© Reuters. A demonstrator holds a placard, during a climate protest coinciding with COP28 being held in Dubai and ahead of the upcoming Belgian presidency of the Council of the European Union, in Brussels, Belgium, December 3, 2023. REUTERS/Johanna Geron
DUBAI (Reuters) – Monday is finance day at COP28, which means more funding is likely to be announced for the climate cause.
If that sounds familiar, that is because world leaders and the private sector have spent much of the first few days of this year’s U.N. climate summit talking about boosting finance for climate action and disaster support.

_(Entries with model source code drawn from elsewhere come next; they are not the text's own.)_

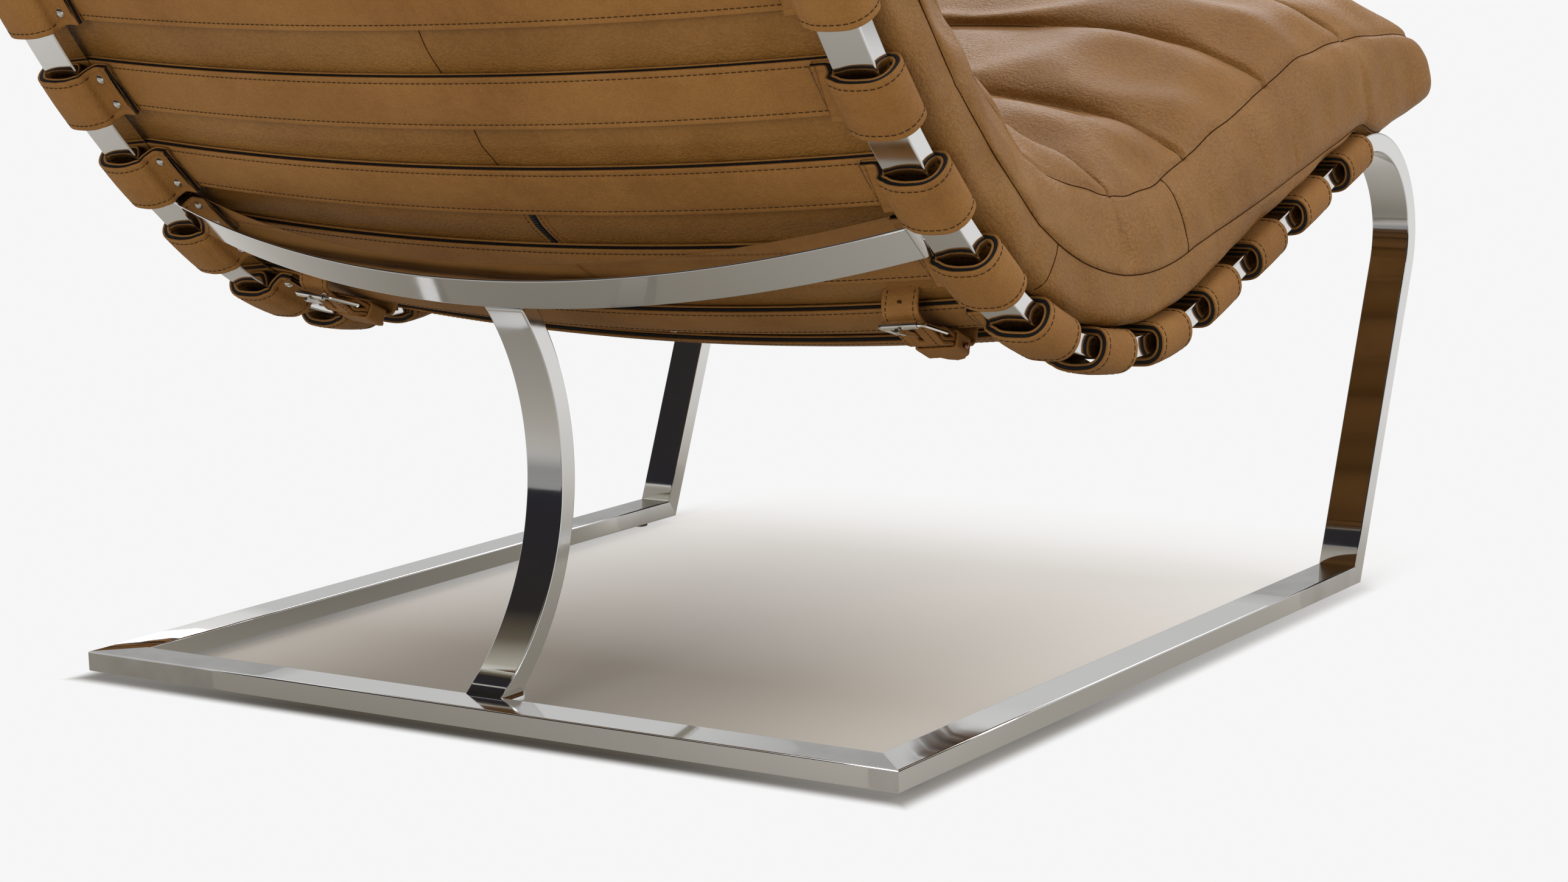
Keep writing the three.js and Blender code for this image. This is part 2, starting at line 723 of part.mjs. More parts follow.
function extrudeAcross(outline, width) {
  const settings = { depth: width, bevelEnabled: false };
  const geometry = new THREE.ExtrudeGeometry(new THREE.Shape(outline), settings);
  geometry.translate(0, 0, -width / 2);
  return geometry.applyMatrix4(new THREE.Matrix4().makeBasis(REARWARD, UP, ACROSS));
}

// A block with a flat pattern's outline, tall enough to cut the whole belt
function patternBlock(outline) {
  const tall = strapPitch * 2;
  const settings = { depth: tall, bevelEnabled: false };
  const geometry = new THREE.ExtrudeGeometry(new THREE.Shape(outline), settings);
  return toSolid(geometry.translate(0, 0, -tall / 2));
}

function oblong(halfWidth, from, to) {
  return [
    ...arcPoints(0, to - halfWidth, halfWidth, 0, 180, CORNER_STEPS),
    ...arcPoints(0, from + halfWidth, halfWidth, 180, 360, CORNER_STEPS),
  ];
}

function roundedBox(halfWidth, low, high, corner) {
  return [
    ...arcPoints(halfWidth - corner, high - corner, corner, 0, 90, CORNER_STEPS),
    ...arcPoints(corner - halfWidth, high - corner, corner, 90, 180, CORNER_STEPS),
    ...arcPoints(corner - halfWidth, low + corner, corner, 180, 270, CORNER_STEPS),
    ...arcPoints(halfWidth - corner, low + corner, corner, 270, 360, CORNER_STEPS),
  ];
}

// From a fold over the buckle's heel back to the layers in front of it
function foldBack(bottom, layer) {
  return FOLD_BACK_SHARES.map(([x, y]) => (
    new THREE.Vector2(heel.x - KEEPER_SETBACK * x, layer + (bottom - layer) * y)
  ));
}

// The short half, sewn under the cushion in front of the strap and folded round the heel bar
function makeChape() {
  const upper = heel.y + wrapRadius;
  const lower = upper - layerStep;
  const route = CHAPE_ROUTE_SHARES.map(([x, y]) => new THREE.Vector2(beltReach * x, upper * y));
  const line = [
    new THREE.Vector2(-beltReach, beltRise),
    ...route,
    ...arcPoints(heel.x, heel.y, wrapRadius, 90, -90, WRAP_STEPS),
    ...foldBack(heel.y - wrapRadius, lower),
    new THREE.Vector2(heel.x - KEEPER_SETBACK - KEEPER_WIDTH, lower),
  ];
  const strip = toSolid(extrudeAcross(ribbon(line, BELT_THICKNESS), BELT_WIDTH));
  const slotFrom = heel.x - KEEPER_SETBACK / 2;
  const slot = oblong(PRONG_WIDTH / 2 + BELT_GAP * 2, slotFrom, beltReach);
  return fromSolid(strip.subtract(patternBlock(slot)));
}

// The long half: down behind the strap, through the buckle, and forward through the keeper
function makeBillet() {
  const half = BELT_WIDTH / 2;
  const pass = rollerCentre.y + ROLLER_DIAMETER / 2 + BELT_GAP + BELT_THICKNESS / 2;
  const tail = heel.y + wrapRadius - 2 * layerStep;
  const over = heel.y - wrapRadius - layerStep;
  const end = heel.x - BELT_TAIL;
  const line = [
    new THREE.Vector2(beltReach, beltRise),
    ...BILLET_ROUTE_SHARES.map(([x, y]) => new THREE.Vector2(beltReach * x, pass * y)),
    new THREE.Vector2(heel.x, over),
    ...foldBack(over, tail),
    new THREE.Vector2(end, tail),
  ];
  const strip = toSolid(extrudeAcross(ribbon(line, BELT_THICKNESS), BELT_WIDTH));
  const pattern = [
    [half, strapPitch],
    [-half, strapPitch],
    [-half, end + BELT_POINT],
    [-half / 2, end + BELT_POINT / 4],
    [0, end],
    [half / 2, end + BELT_POINT / 4],
    [half, end + BELT_POINT],
  ].map(([x, y]) => new THREE.Vector2(x, y));
  const [from, to] = PRONG_SLOT_SHARES.map((share) => heel.x + BUCKLE_LENGTH * share);
  const slot = oblong(PRONG_WIDTH / 2 + BELT_GAP, from, to);
  return fromSolid(strip.intersect(patternBlock(pattern)).subtract(patternBlock(slot)));
}

function makeKeeper() {
  const half = BELT_WIDTH / 2 + BELT_GAP;
  const wall = KEEPER_THICKNESS;
  const high = heel.y + wrapRadius + BELT_THICKNESS / 2 + BELT_GAP;
  const low = high - 3 * layerStep - BELT_GAP;
  const shape = new THREE.Shape(roundedBox(half + wall, low - wall, high + wall, KEEPER_CORNER));
  shape.holes.push(new THREE.Path(roundedBox(half, low, high, KEEPER_CORNER - wall)));
  const settings = { depth: KEEPER_WIDTH, bevelEnabled: false };
  const geometry = new THREE.ExtrudeGeometry(shape, settings).rotateX(Math.PI / 2);
  return geometry.translate(0, heel.x - KEEPER_SETBACK, 0);
}

// One closed loop of wire that is both the heel bar and the roller's bar
function makeBuckleFrame() {
  const path = roundedBox(BUCKLE_WIDTH / 2, 0, BUCKLE_LENGTH, BUCKLE_WIRE);
  const up = new THREE.Vector3(0, Math.sin(tilt), Math.cos(tilt));
  const down = new THREE.Vector3(0, Math.cos(tilt), -Math.sin(tilt));
  const place = (p) => new THREE.Vector3(p.x, heel.x, heel.y).addScaledVector(down, p.y);
  const rings = path.map((point, i) => {
    const before = path[(i + path.length - 1) % path.length];
    const after = path[(i + 1) % path.length];
    const arriving = point.clone().sub(before).normalize();
    const leaving = after.clone().sub(point).normalize();
    const along = arriving.clone().add(leaving).normalize();
    const outward = new THREE.Vector2(along.y, -along.x).multiplyScalar(1 / along.dot(arriving));
    const ring = [];
    for (let k = 0; k < WIRE_STEPS; k += 1) {
      const turn = 2 * Math.PI * (k + 1 / 2) / WIRE_STEPS;
      const radius = BUCKLE_WIRE / 2;
      const flat = point.clone().addScaledVector(outward, radius * Math.cos(turn));
      ring.push(place(flat).addScaledVector(up, radius * Math.sin(turn)));
    }
    return ring;
  });
  return loft(rings);
}

function makeRoller() {
  const half = ROLLER_LENGTH / 2;
  const profile = [
    [ROLLER_BORE / 2, -half],
    [ROLLER_DIAMETER / 2, -half],
    [ROLLER_DIAMETER / 2, half],
    [ROLLER_BORE / 2, half],
    [ROLLER_BORE / 2, -half],
  ].map(([x, y]) => new THREE.Vector2(x, y));
  const geometry = new THREE.LatheGeometry(profile, ROUND_STEPS).rotateZ(Math.PI / 2);
  return geometry.translate(0, rollerCentre.x, rollerCentre.y);
}

// An eye round the heel bar and a shank that comes to rest on the roller
function makeProng() {
  const bore = ROLLER_BORE / 2;
  const eye = PRONG_EYE_DIAMETER / 2;
  const middle = (bore + eye) / 2;
  const rest = rollerCentre.y - (ROLLER_DIAMETER + PRONG_THICKNESS) / 2 - BELT_GAP;
  const root = rad(PRONG_ROOT_TURN);
  const line = [
    new THREE.Vector2(heel.x + middle * Math.cos(root), heel.y + middle * Math.sin(root)),
    new THREE.Vector2(rollerCentre.x, rest),
    new THREE.Vector2(rollerCentre.x + PRONG_TIP, rest),
  ];
  const disc = arcPoints(heel.x, heel.y, eye, 0, 360, ROUND_STEPS).slice(1);
  const hole = arcPoints(heel.x, heel.y, bore, 0, 360, ROUND_STEPS).slice(1);
  const shank = toSolid(extrudeAcross(ribbon(line, PRONG_THICKNESS), PRONG_WIDTH));
  const joined = shank.add(toSolid(extrudeAcross(disc, PRONG_WIDTH)));
  return fromSolid(joined.subtract(toSolid(extrudeAcross(hole, PRONG_WIDTH * 2))));
}

// Each belt lies square to its strap, which is already sloping where the belt crosses it.
function makeBelts(place) {
  const pieces = {
    belt_chape: [makeChape, STRAP_LEATHER],
    belt_billet: [makeBillet, STRAP_LEATHER],
    belt_keeper: [makeKeeper, STRAP_LEATHER],
    buckle_frame: [makeBuckleFrame, NICKEL],
    buckle_roller: [makeRoller, NICKEL],
    buckle_prong: [makeProng, NICKEL],
  };
  const frame = rail.at(place);
  const x = innerHalfWidth - BELT_INSET;
  const lean = Math.atan(2 * STRAP_BOW * x / (innerHalfWidth * innerHalfWidth));
  for (const [name, side] of Object.entries(SIDES)) {
    const matrix = new THREE.Matrix4()
      .makeBasis(ACROSS, frame.along, frame.out)
      .multiply(new THREE.Matrix4().makeRotationY(-side * lean))
      .setPosition(sidePoint(frame, side * x, strapSeat - bowAt(x)));
    for (const [piece, [make, look]] of Object.entries(pieces)) {
      addPiece(`${piece}_${name}`, make().applyMatrix4(matrix), look);
    }
  }
}

makeBaseBars();
makeSideRails();
const crossbarPlace = (strapPlace(SEAT_STRAP_COUNT) + strapPlace(SEAT_STRAP_COUNT + 1)) / 2;
makeCrossbar('back_crossbar', crossbarPlace);
makeCrossbar('top_crossbar', rail.length - BAR_WIDTH / 2);
makeRearSupport(crossbarPlace);
makeGlides();
makeStraps();
makeCushion();
makeBelts(strapPlace(SEAT_STRAP_COUNT - 1));

// The origin is on the floor, under the middle of the chair's overall size.
object.updateMatrixWorld(true);
const bounds = new THREE.Box3().setFromObject(object, true);
const middle = bounds.getCenter(new THREE.Vector3());
for (const mesh of object.children) {
  mesh.geometry.translate(-middle.x, -middle.y, -bounds.min.z);
}

export default object;
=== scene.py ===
"""Cantilever lounge chair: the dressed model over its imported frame, on a pale studio floor."""
import math

import bpy
import numpy as np
from mathutils import Matrix, Vector
from mathutils.bvhtree import BVHTree


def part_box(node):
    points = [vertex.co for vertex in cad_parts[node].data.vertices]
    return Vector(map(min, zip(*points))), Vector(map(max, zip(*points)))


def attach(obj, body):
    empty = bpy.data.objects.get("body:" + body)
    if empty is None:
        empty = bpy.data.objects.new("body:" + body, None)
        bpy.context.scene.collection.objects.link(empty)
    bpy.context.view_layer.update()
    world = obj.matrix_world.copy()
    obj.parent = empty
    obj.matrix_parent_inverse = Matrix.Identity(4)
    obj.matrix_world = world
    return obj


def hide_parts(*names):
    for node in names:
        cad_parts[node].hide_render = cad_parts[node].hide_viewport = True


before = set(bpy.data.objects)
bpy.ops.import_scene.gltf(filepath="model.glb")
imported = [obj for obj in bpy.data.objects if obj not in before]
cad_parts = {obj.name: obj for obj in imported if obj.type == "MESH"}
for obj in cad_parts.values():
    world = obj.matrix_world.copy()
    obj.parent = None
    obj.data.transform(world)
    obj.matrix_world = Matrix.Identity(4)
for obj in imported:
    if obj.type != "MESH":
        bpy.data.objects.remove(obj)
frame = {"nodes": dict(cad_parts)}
bpy.context.scene.view_settings.view_transform = "Standard"
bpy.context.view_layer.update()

# Lengths are in millimetres, in the side plane's own measure. A piece's points turn to metres
# when it is made.
MM = 0.001
SIDES = {"left": 1, "right": -1}

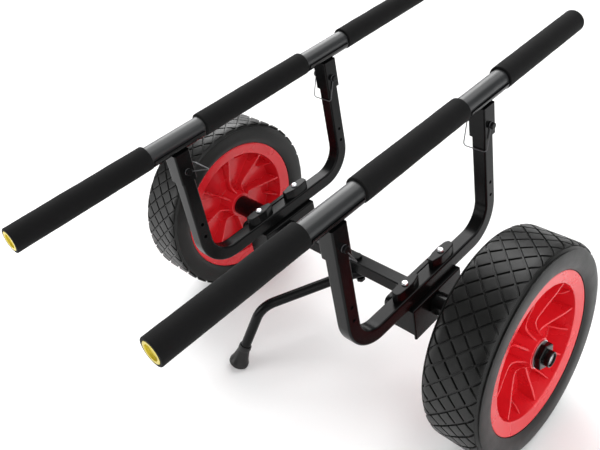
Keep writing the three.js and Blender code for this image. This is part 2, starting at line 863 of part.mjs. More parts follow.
function pivotGeometry() {
  const seat = crossbarRoof + seatGap;
  const nutTop = standTop - standRadius - seatGap;
  const nutFloor = nutTop - pivotNutHeight;
  const bolt = rod(nutFloor - pivotTail, seat + pivotHeadHeight, pivotBoltRadius, axisZ, smallSides);
  const head = new THREE.CylinderGeometry(pivotHeadRadius, pivotHeadRadius, pivotHeadHeight, 6);
  turnedTo(head, axisZ).translate(0, 0, seat + pivotHeadHeight / 2);
  const nut = new THREE.CylinderGeometry(pivotHeadRadius, pivotHeadRadius, pivotNutHeight, 6);
  turnedTo(nut, axisZ).translate(0, 0, nutTop - pivotNutHeight / 2);
  return joined(bolt, head, nut);
}

const standTurn = THREE.MathUtils.degToRad(standTurnDegrees);
add('stand_tube', standGeometry().rotateZ(standTurn), 'blackPowder', standPivotX);
add('stand_foot', footGeometry().rotateZ(standTurn), 'rubber', standPivotX);
add('stand_bolt', pivotGeometry(), 'zinc', standPivotX);

// The pivot bolt runs through the crossbar
const crossbarMesh = cart.getObjectByName('crossbar');
const boltWay = rod(
  crossbarFloor - cutOverrun,
  crossbarRoof + cutOverrun,
  pivotBoltRadius + seatGap,
  axisZ,
  smallSides,
).translate(standPivotX, 0, 0);
crossbarMesh.geometry = cutBy(crossbarMesh.geometry, boltWay);

export default cart;
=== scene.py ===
import math

import bpy
from mathutils import Matrix, Vector


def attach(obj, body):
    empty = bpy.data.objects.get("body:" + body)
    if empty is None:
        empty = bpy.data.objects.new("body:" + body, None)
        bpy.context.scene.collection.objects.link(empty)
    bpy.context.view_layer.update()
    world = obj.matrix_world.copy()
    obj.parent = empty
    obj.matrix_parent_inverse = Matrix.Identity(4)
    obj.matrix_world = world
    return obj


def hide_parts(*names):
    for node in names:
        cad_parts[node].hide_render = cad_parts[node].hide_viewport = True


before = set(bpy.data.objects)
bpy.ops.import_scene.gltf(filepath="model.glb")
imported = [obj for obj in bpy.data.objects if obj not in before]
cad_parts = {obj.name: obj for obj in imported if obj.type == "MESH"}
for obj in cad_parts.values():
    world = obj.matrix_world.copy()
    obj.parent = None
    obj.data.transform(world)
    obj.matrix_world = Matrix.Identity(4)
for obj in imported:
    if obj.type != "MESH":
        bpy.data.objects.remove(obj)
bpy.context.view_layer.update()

# Crossbar: one 22 mm square steel tube with 2 mm walls, cut to length and powder
# coated black. It runs through both saddles, and an axle is fixed in each end.
MM = 0.001
axle_height = 152 * MM
crossbar_side = 22 * MM
crossbar_wall = 2 * MM
crossbar_start = -182.4 * MM
crossbar_end = 167.9 * MM
crossbar_corner = 2.5 * MM


def alone(piece):
    """Leaves this piece as the only one selected, ready to be worked on."""
    if bpy.context.object and bpy.context.object.mode != "OBJECT":
        bpy.ops.object.mode_set(mode="OBJECT")
    bpy.ops.object.select_all(action="DESELECT")
    bpy.context.view_layer.objects.active = piece
    piece.select_set(True)


def named(name):
    """Names the primitive just added and moves its place into its mesh."""
    piece = bpy.context.object
    piece.name = name
    piece.data.name = name
    alone(piece)
    bpy.ops.object.transform_apply(location=True, rotation=True, scale=True)
    return piece


def block(name, low, high):
    """A cube stretched between two corners, to be shaped further."""
    middle = [(a + b) / 2 for a, b in zip(low, high)]
    size = [b - a for a, b in zip(low, high)]
    bpy.ops.mesh.primitive_cube_add(size=1, location=middle, scale=size)
    return named(name)


def round_bar(name, start, end, radius, sides=48, ends="NGON"):
    """A cylinder between two points."""
    start, end = Vector(start), Vector(end)
    turn = (end - start).to_track_quat("Z", "Y").to_euler()
    bpy.ops.mesh.primitive_cylinder_add(
        vertices=sides, radius=radius, depth=(end - start).length,
        location=(start + end) / 2, rotation=turn, end_fill_type=ends)
    return named(name)


def choose(piece, kind, test):
    """Goes into edit mode with only the faces, edges or points that pass the test."""
    alone(piece)
    bpy.ops.object.mode_set(mode="EDIT")
    bpy.ops.mesh.select_mode(type=kind)
    bpy.ops.mesh.select_all(action="DESELECT")
    bpy.ops.object.mode_set(mode="OBJECT")
    mesh = piece.data
    places = [point.co.copy() for point in mesh.vertices]
    if kind == "FACE":
        for face in mesh.polygons:
            face.select = test(face.center, face.normal)
    if kind == "EDGE":
        for edge in mesh.edges:
            edge.select = test(places[edge.vertices[0]], places[edge.vertices[1]])
    if kind == "VERT":
        for point in mesh.vertices:
            point.select = test(point.co)
    bpy.ops.object.mode_set(mode="EDIT")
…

With world leaders having left the conference in Dubai, expect the finance talk to be a little more detailed and the announcements a little less bold, with nitty-gritty discussions meant to improve financial plumbing but not necessarily grab headlines or photo ops.
Central to the summit’s outcome is how countries will word a final agreement on the future of fossil fuels, and dividing lines are becoming clear.
Away from the main COP28 venue, Saudi Arabia will host a side event called Saudi Green Initiative to promote its clean energy plans.
The U.N. climate agency may also publish a new draft document showing what progress countries have made so far on the global stocktake – the painstaking process of agreeing a new plan to curb global warming.
The COP28 site could also experience more small, pop-up protests, as activists see the U.N.-led event as a rare chance to rally in the United Arab Emirates, where public protests are banned.